For decades, the federal government guaranteed and subsidized these loans, making it that much easier to borrow. Since 2010, the federal government has simply run most student lending, so this mess is Washington’s handiwork.

You can see the result in the testimony of a young woman, Brittany Jones, who wanted to be a schoolteacher. It’s honorable work that pays reasonably well, but it is not known for paying high salaries right out of college. Jones went to a four-year state college and graduated with “well over $70,000” in student debt, she told the Budget Committee on Wednesday. I asked her whether any high school or college counselors ever went through the calculation of how much debt was appropriate and whether she would be able to repay it, based on the profession she was planning.

She answered:

“They did not. Actually, when we started the conversations about college, they simply, you know, let us know you can apply for millions of dollars in scholarships and grants. They're available, you just have to apply for them. And you can talk to your financial-aid counselor about the other options for paying for college.”

Did her conversation with that counselor ever touch upon the ability to repay?

“Not in the initial stages. They simply were saying you have this much of a balance, you can pay with it using this financial-aid package of your subsidized or unsubsidized loan. And you can take them if you want, or you can borrow from your family.”

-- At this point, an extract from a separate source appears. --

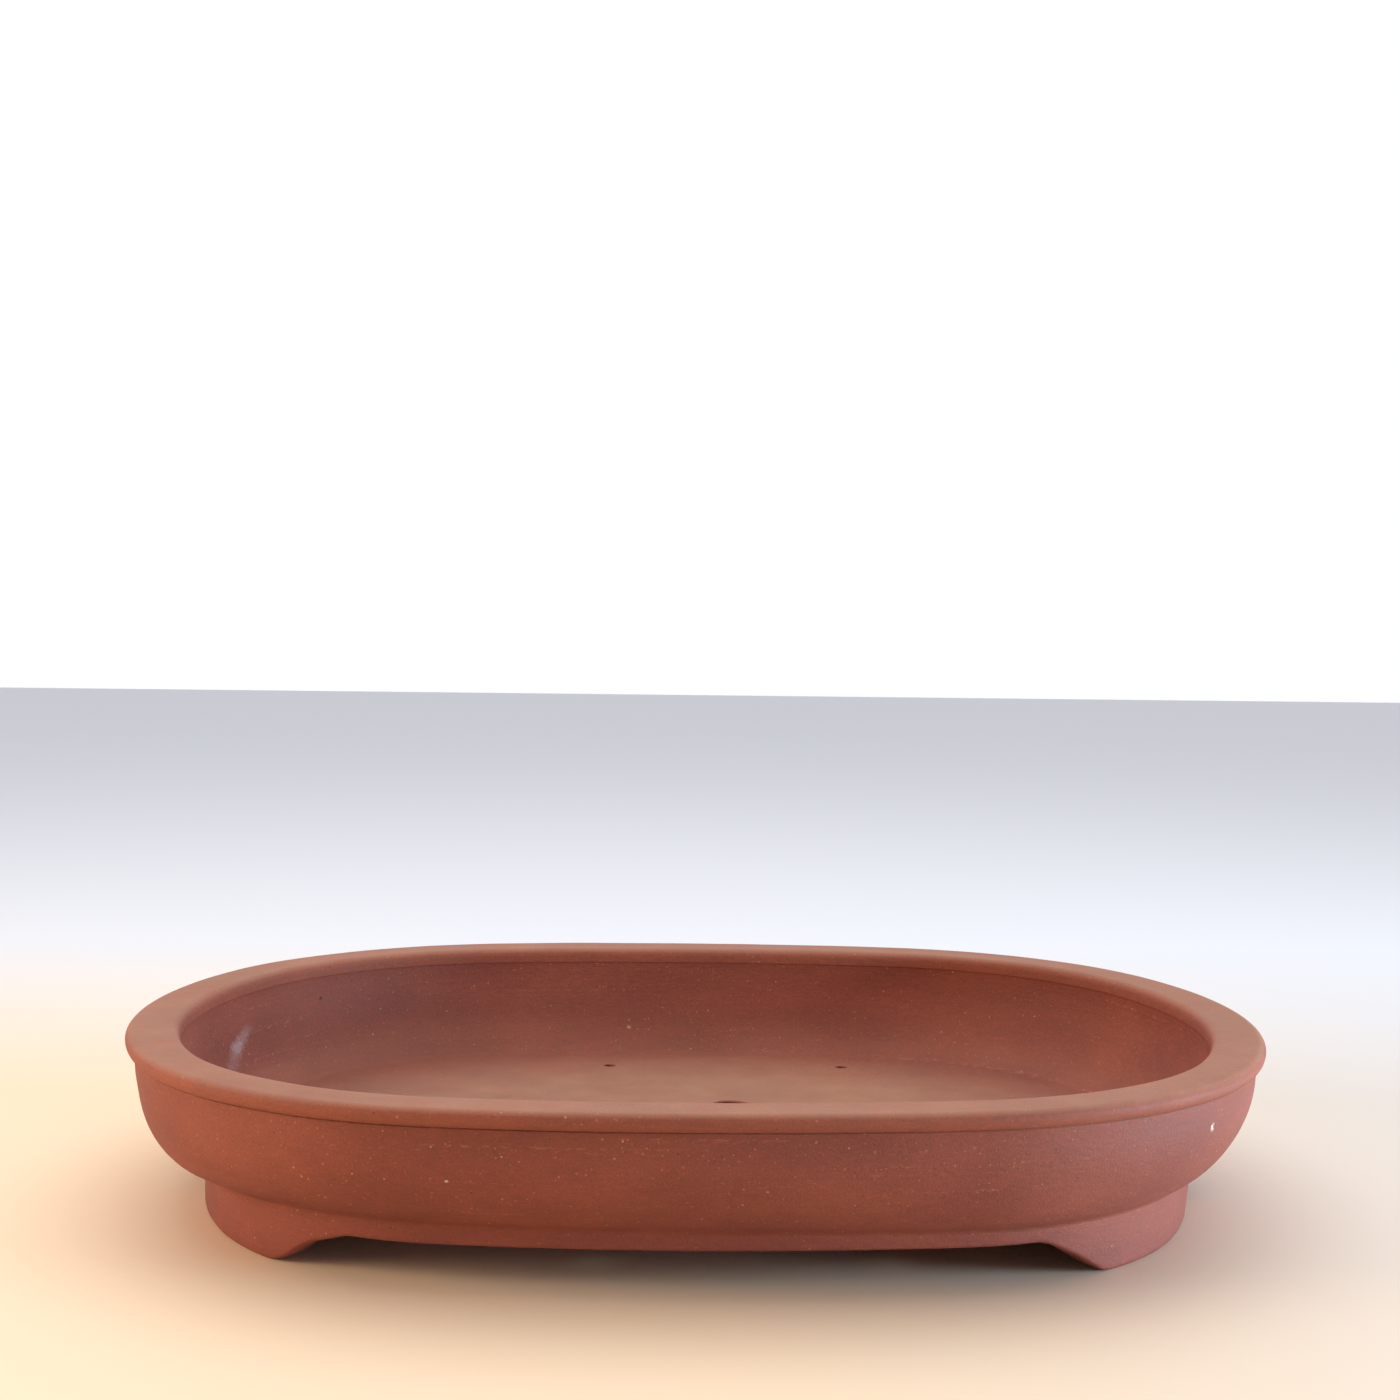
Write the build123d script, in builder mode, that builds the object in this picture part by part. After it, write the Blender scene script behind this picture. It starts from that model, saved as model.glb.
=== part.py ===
"""An oval training pot for a bonsai, in unglazed stoneware.

Eight clay members are made one by one and luted together, face to face, before the firing:
a floor slab with its holes, a wall, a flat rim, a low foot band and four feet.
Millimetres, +Z up. The origin is on the table under the middle of the pot, +X along its length.
"""

import os
from math import cos, radians, sin, tan

from build123d import *

# Overall sizes, over the widest line of the rim
length = 456.0
width = 356.0
height = 70.0

# The rim's outline: its sides, ends and corners are arcs that meet in tangents
corner_radius = 144.5
side_half_turn = 7.6  # degrees
end_half_turn = 25.7  # degrees

# Rim
rim_width = 20.8
rim_lip = 6.6  # depth of the outer lip
rim_nose = 3.0  # radius from the lip's widest line to the top face
rim_tuck = 2.8  # inset of the lip's lower edge
rim_inner_round = 3.5  # along the inner edge of the top face
rim_under_round = 1.0  # along the inner edge underneath

# Wall
wall_inset = 3.4  # of the outer face, just under the rim
wall_straight = 7.0  # height of the straight stretch under the rim
wall_lean = 3.0  # degrees, of that stretch
wall_thickness = 16.2  # under the rim, where the wall flares inwards to carry it
wall_arris = 0.7  # chamfer along the wall's top edge, which leaves a groove under the rim
belly_end = 67.3  # degrees from upright, where the belly meets the foot band
inner_lean = -5.2  # degrees, at the top of the inner face, which is a little undercut
inner_end = 60.0  # degrees from upright, at the foot of the inner face
inner_fillet = 8.0

# Floor slab
floor_top = 23.5
floor_thickness = 7.0
floor_margin = 0.6  # flat left on the wall's foot, between its fillet and the slab's edge

# Foot band and feet
band_top = 22.3
band_height = 6.9
band_ledge = 0.6  # how far the band stands out from the end of the belly
band_round = 0.5
foot_thickness = 14.0
foot_taper = 2.3  # how far the outer face leans in, from the band's top to the table
foot_round = 1.5

# Arches between the feet: a level head, a drooping shoulder, then a slope down to the toe
side_arch_half_width = 124.0
side_arch_shift = -1.5  # of a long arch's middle from the pot's middle
left_arch_run = 29.0  # from the end of the head to the toe
left_shoulder_run = 16.0
left_shoulder_drop = 5.0
left_toe_round = 12.0
right_arch_run = 25.5
right_shoulder_run = 13.0
right_shoulder_drop = 6.9
right_toe_round = 6.0
end_arch_half_width = 14.0
end_arch_run = 14.0
end_shoulder_run = 6.0
end_shoulder_drop = 4.0
end_toe_round = 6.0

# Holes in the floor, in a pattern that sits off the middle of the pot
pattern_shift = 16.0
drain_radius = 8.0
drain_pitch_x = 190.0
drain_pitch_y = 70.0
wire_radius = 2.5
wire_pitch_x = 107.0
wire_pitch_y = 223.0

# Heights worked out from the sizes above
rim_bottom = height - rim_lip
band_bottom = band_top - band_height
floor_bottom = floor_top - floor_thickness

# Centres and radii of the outline's arcs. A corner's centre lies on the normals at the end of
# the side's arc and of the end's arc, so both run into the corner without a kink.
side_sine = sin(radians(side_half_turn))
side_sag = 1 - cos(radians(side_half_turn))
end_sine = sin(radians(end_half_turn))
end_sag = 1 - cos(radians(end_half_turn))
reach_x = length / 2 - corner_radius
reach_y = width / 2 - corner_radius
share = side_sine * end_sine - side_sag * end_sag
side_extra = (reach_x * end_sine - reach_y * end_sag) / share
end_extra = (reach_y * side_sine - reach_x * side_sag) / share
corner_centre = (side_extra * side_sine, end_extra * end_sine)
corner_turn = 90 - side_half_turn - end_half_turn


def draw_outline(inset):
    """Draw the rim's outline, or a line that follows it at a constant inset."""
    side_radius = corner_radius + side_extra - inset
    end_radius = corner_radius + end_extra - inset
    for half in (0, 180):
        facing = 1 - half / 90
        end_x = facing * (length / 2 - inset - end_radius)
        side_y = facing * (width / 2 - inset - side_radius)
        corner_x, corner_y = corner_centre
        first = (facing * corner_x, facing * corner_y)
        second = (-facing * corner_x, facing * corner_y)
        radius = corner_radius - inset
        CenterArc((end_x, 0), end_radius, half - end_half_turn, 2 * end_half_turn)
        CenterArc(first, radius, half + end_half_turn, corner_turn)
        CenterArc((0, side_y), side_radius, half + 90 - side_half_turn, 2 * side_half_turn)
        CenterArc(second, radius, half + 90 + side_half_turn, corner_turn)


def at(inset, z):
    """A point of a section through the back of the pot, from its inset and its height."""
    return (width / 2 - inset, z)


def foot_face(z):
    """Inset of the outer face that the foot band and the feet share."""
    return band_inset + foot_taper * (band_top - z) / band_top


# The belly's arc starts under the straight stretch and ends at the top of the foot band
belly_top = rim_bottom - wall_straight
belly_start = wall_inset + wall_straight * tan(radians(wall_lean))
belly_radius = (belly_top - band_top) / (sin(radians(belly_end)) - sin(radians(wall_lean)))
belly_foot = belly_start + belly_radius * (cos(radians(wall_lean)) - cos(radians(belly_end)))
band_inset = belly_foot - band_ledge

# The inner face is one arc, from the rim's underside down to the floor
inner_start = wall_inset + wall_thickness
inner_radius = (rim_bottom - floor_top) / (sin(radians(inner_end)) - sin(radians(inner_lean)))
inner_foot = inner_start + inner_radius * (cos(radians(inner_lean)) - cos(radians(inner_end)))
fillet_run = inner_fillet * tan(radians(90 - inner_end) / 2)
slab_inset = inner_foot + fillet_run + floor_margin

with BuildLine() as rim_line:
    draw_outline(0)

# Rim: a flat coil, rounded outwards into a lip that overhangs the wall a little
with BuildPart() as rim:
    with BuildSketch(Plane.YZ):
        with BuildLine():
            widest = at(0, height - rim_nose)
            Line(at(rim_width, rim_bottom), at(rim_tuck, rim_bottom))
            TangentArc(widest, at(rim_tuck, rim_bottom), tangent=(0, -1))
            TangentArc(widest, at(rim_nose, height), tangent=(0, 1))
            Polyline(at(rim_nose, height), at(rim_width, height), at(rim_width, rim_bottom))
        make_face()
        over = vertices().sort_by_distance(at(rim_width, height))[0]
        fillet(over, rim_inner_round)
        under = vertices().sort_by_distance(at(rim_width, rim_bottom))[0]
        fillet(under, rim_under_round)
    sweep(path=rim_line.wire())
rim.part.label = "rim"

# Wall: nearly upright under the rim, then a round belly outside and a flatter curve inside
with BuildPart() as wall:
    with BuildSketch(Plane.YZ):
        with BuildLine():
            brink = at(wall_inset, rim_bottom)
            shoulder = at(belly_start, belly_top)
            lean = (-sin(radians(wall_lean)), -cos(radians(wall_lean)))
            inner_brink = at(inner_start, rim_bottom)
            inner_slope = (-sin(radians(inner_lean)), -cos(radians(inner_lean)))
            Polyline(inner_brink, brink, shoulder)
            TangentArc(shoulder, at(belly_foot, band_top), tangent=lean)
            Polyline(
                at(belly_foot, band_top),
                at(slab_inset, band_top),
                at(slab_inset, floor_top),
                at(inner_foot, floor_top),
            )
            TangentArc(inner_brink, at(inner_foot, floor_top), tangent=inner_slope)
        make_face()
        floor_corner = vertices().sort_by_distance(at(inner_foot, floor_top))[0]
        fillet(floor_corner, inner_fillet)
        top_corner = vertices().sort_by_distance(brink)[0]
        chamfer(top_corner, wall_arris)
    sweep(path=rim_line.wire())
wall.part.label = "wall"

# Floor: a slab that fills the ring of the wall's foot and of the band
with BuildPart() as floor:
    with BuildSketch(Plane.XY.offset(floor_bottom)):
        with BuildLine():
            draw_outline(slab_inset)
        make_face()
        with Locations((pattern_shift, 0)):
            with GridLocations(drain_pitch_x, 1, 2, 1):
                Circle(drain_radius, mode=Mode.SUBTRACT)
            with GridLocations(1, drain_pitch_y, 1, 2):
                Circle(drain_radius, mode=Mode.SUBTRACT)
            with GridLocations(wire_pitch_x, wire_pitch_y, 2, 2):
                Circle(wire_radius, mode=Mode.SUBTRACT)
    extrude(amount=floor_thickness)
floor.part.label = "floor"

# Foot band: a low ring under the wall, which shows as a narrow strip above the arches
with BuildPart() as foot_band:
    with BuildSketch(Plane.YZ):
        with BuildLine():
            Polyline(
                at(slab_inset, band_bottom),
                at(foot_face(band_bottom), band_bottom),
                at(band_inset, band_top),
                at(slab_inset, band_top),
                close=True,
            )
        make_face()
        band_corner = vertices().sort_by_distance(at(band_inset, band_top))[0]
        fillet(band_corner, band_round)
    sweep(path=rim_line.wire())
foot_band.part.label = "foot_band"


def draw_arch(facing, head, run, shoulder_run, shoulder_drop, toe_round):
    """Draw half of an arch, upright, from the middle of the pot to the toe on the side it faces."""
    toe = head + run
    flare = toe + toe_round
    Polyline(
        (0, -toe_round),
        (0, band_bottom),
        (facing * head, band_bottom),
        (facing * (head + shoulder_run), band_bottom - shoulder_drop),
        (facing * toe, 0),
        (facing * flare, 0),
        (facing * flare, -toe_round),
        close=True,
    )


# Feet: one under each corner, cut from a ring by the arches of the sides and of the ends. The
# shapes of the toes differ a little from left to right, as they were cut by eye.
left_head = side_arch_half_width - side_arch_shift
right_head = side_arch_half_width + side_arch_shift
left_arch = (left_head, left_arch_run, left_shoulder_run, left_shoulder_drop, left_toe_round)
right_arch = (right_head, right_arch_run, right_shoulder_run, right_shoulder_drop, right_toe_round)
end_arch = (end_arch_half_width, end_arch_run, end_shoulder_run, end_shoulder_drop, end_toe_round)
feet = []
for end, across, side_arch in (("left", -1, left_arch), ("right", 1, right_arch)):
    for side, along in (("front", -1), ("back", 1)):
        with BuildPart() as foot:
            with BuildSketch(Plane.YZ):
                with BuildLine():
                    Polyline(
                        at(band_inset + foot_thickness, 0),
                        at(foot_face(0), 0),
                        at(foot_face(band_bottom), band_bottom),
                        at(band_inset + foot_thickness, band_bottom),
                        close=True,
                    )
                make_face()
                fillet(vertices().group_by(Axis.Y)[0], foot_round)
            sweep(path=rim_line.wire())
            split(bisect_by=Plane.XZ, keep=Keep.TOP if along < 0 else Keep.BOTTOM)
            split(bisect_by=Plane.YZ, keep=Keep.TOP if across > 0 else Keep.BOTTOM)
            with BuildSketch(Plane.XZ):
                with BuildLine():
                    draw_arch(across, *side_arch)
                make_face()
                toe = (across * (side_arch[0] + side_arch[1]), 0)
                fillet(vertices().sort_by_distance(toe)[0], side_arch[-1])
            extrude(amount=width / 2, both=True, mode=Mode.SUBTRACT)
            with BuildSketch(Plane.YZ):
                with BuildLine():
                    draw_arch(along, *end_arch)
                make_face()
                toe = (along * (end_arch_half_width + end_arch_run), 0)
                fillet(vertices().sort_by_distance(toe)[0], end_toe_round)
            extrude(amount=length / 2, both=True, mode=Mode.SUBTRACT)
        foot.part.label = f"{side}_{end}_foot"
        feet.append(foot.part)

os.makedirs("parts", exist_ok=True)
for piece in (rim.part, wall.part, floor.part, foot_band.part, *feet):
    export_step(piece, f"parts/{piece.label}.step")
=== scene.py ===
"""An oval bonsai training pot in unglazed red-brown stoneware, empty, on a pale floor."""

import math

import bpy
from mathutils import Matrix, Vector, noise


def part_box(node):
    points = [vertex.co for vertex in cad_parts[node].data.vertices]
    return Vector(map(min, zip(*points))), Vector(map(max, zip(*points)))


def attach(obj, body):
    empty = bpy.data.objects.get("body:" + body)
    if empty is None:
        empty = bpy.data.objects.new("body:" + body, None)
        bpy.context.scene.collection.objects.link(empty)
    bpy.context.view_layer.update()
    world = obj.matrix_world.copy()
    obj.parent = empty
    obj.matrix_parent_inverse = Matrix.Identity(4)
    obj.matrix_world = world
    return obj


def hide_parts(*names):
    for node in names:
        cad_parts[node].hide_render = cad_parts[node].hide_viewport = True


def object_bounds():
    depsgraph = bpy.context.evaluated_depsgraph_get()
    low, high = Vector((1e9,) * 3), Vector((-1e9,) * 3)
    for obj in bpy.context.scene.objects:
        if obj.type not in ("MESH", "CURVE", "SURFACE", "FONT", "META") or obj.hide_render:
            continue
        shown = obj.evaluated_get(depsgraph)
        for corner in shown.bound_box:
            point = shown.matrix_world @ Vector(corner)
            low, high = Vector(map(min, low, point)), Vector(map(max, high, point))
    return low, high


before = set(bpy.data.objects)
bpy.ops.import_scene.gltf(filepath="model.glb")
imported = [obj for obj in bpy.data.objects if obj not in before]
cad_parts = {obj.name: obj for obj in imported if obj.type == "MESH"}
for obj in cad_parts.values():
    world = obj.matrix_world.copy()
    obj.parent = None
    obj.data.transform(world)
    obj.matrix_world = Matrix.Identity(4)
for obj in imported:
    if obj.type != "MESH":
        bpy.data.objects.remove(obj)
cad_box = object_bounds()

# Camera: it stands a little left of the pot's middle, about a metre from it, and looks down
# over the front rim by a few degrees.
camera = bpy.data.objects.new("camera", bpy.data.cameras.new("camera"))
bpy.context.scene.collection.objects.link(camera)
heading, pitch, roll = (math.radians(angle) for angle in (-0.953, 87.004, 0.677))
camera.matrix_world = (
    Matrix.Translation((-0.0150, -0.9109, 0.2463))
    @ Matrix.Rotation(heading, 4, "Z")
    @ Matrix.Rotation(pitch, 4, "X")
    @ Matrix.Rotation(roll, 4, "Z")
)
camera.data.lens = 57.46
camera.data.sensor_width = 36
camera.data.clip_start = 0.01
bpy.context.scene.camera = camera

# Wall: the side of the bowl, bent round from a rolled strip of clay and paddled out to a
# round belly. It is scraped level with a rib when leather-hard, and fired without a glaze.
half_length, half_width, rim_top = cad_box[1]
corner_radius = 0.1445
side_half_turn, end_half_turn = math.radians(7.6), math.radians(25.7)
side_sine, side_sag = math.sin(side_half_turn), 1 - math.cos(side_half_turn)
end_sine, end_sag = math.sin(end_half_turn), 1 - math.cos(end_half_turn)
reach_x, reach_y = half_length - corner_radius, half_width - corner_radius
share = side_sine * end_sine - side_sag * end_sag
side_extra = (reach_x * end_sine - reach_y * end_sag) / share
end_extra = (reach_y * side_sine - reach_x * side_sag) / share
corner_centre = (side_extra * side_sine, end_extra * end_sine)


def outline(way_round, inset):
    """A point at an inset from the rim's oval, from 0 to 1 anticlockwise from the right end."""
    quarter, step = divmod(way_round % 1 * 4, 1)
    end_run = end_half_turn * (corner_radius + end_extra)
    corner_run = (math.pi / 2 - side_half_turn - end_half_turn) * corner_radius
    side_run = side_half_turn * (corner_radius + side_extra)
    run = (step if quarter % 2 == 0 else 1 - step) * (end_run + corner_run + side_run)
    if run < end_run:
        radius = corner_radius + end_extra
        centre, angle = (half_length - radius, 0), run / radius
    elif run < end_run + corner_run:
        radius = corner_radius
        centre, angle = corner_centre, end_half_turn + (run - end_run) / radius
    else:
        radius = corner_radius + side_extra
        centre = (0, half_width - radius)
        angle = math.pi / 2 - (end_run + corner_run + side_run - run) / radius
    x = centre[0] + (radius - inset) * math.cos(angle)
    y = centre[1] + (radius - inset) * math.sin(angle)
    return (x if quarter in (0, 3) else -x, y if quarter < 2 else -y)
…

I was lucky. I had a finance professor in college who took the time to warn students about personal debt. It was a much more helpful message than simply being told how to borrow more. I also had the advantage of going to college in the 1970s, when college was a lot cheaper – so much that you could pay your costs by working. A few remarkable colleges still make that possible, but what caused student debt to double since 2007 is that the cost of attending college has risen relentlessly and faster than inflation. For example, an average year at a four-year public college cost $929 in 1963. Had the price just risen with the rate of inflation, it would now cost $7,045. Instead, it averages $17,474.

college costs graph

This rise has occurred simultaneously with a massive federal infusion of federal student aid – about $2 trillion since the late 1960s. The average price has risen $5,535 just since 2001, the year that federal spending on Pell Grants began rising swiftly. That enormous amount of student aid was meant to make college more affordable. It’s fair to ask whether it had the unintended and exactly opposite effect.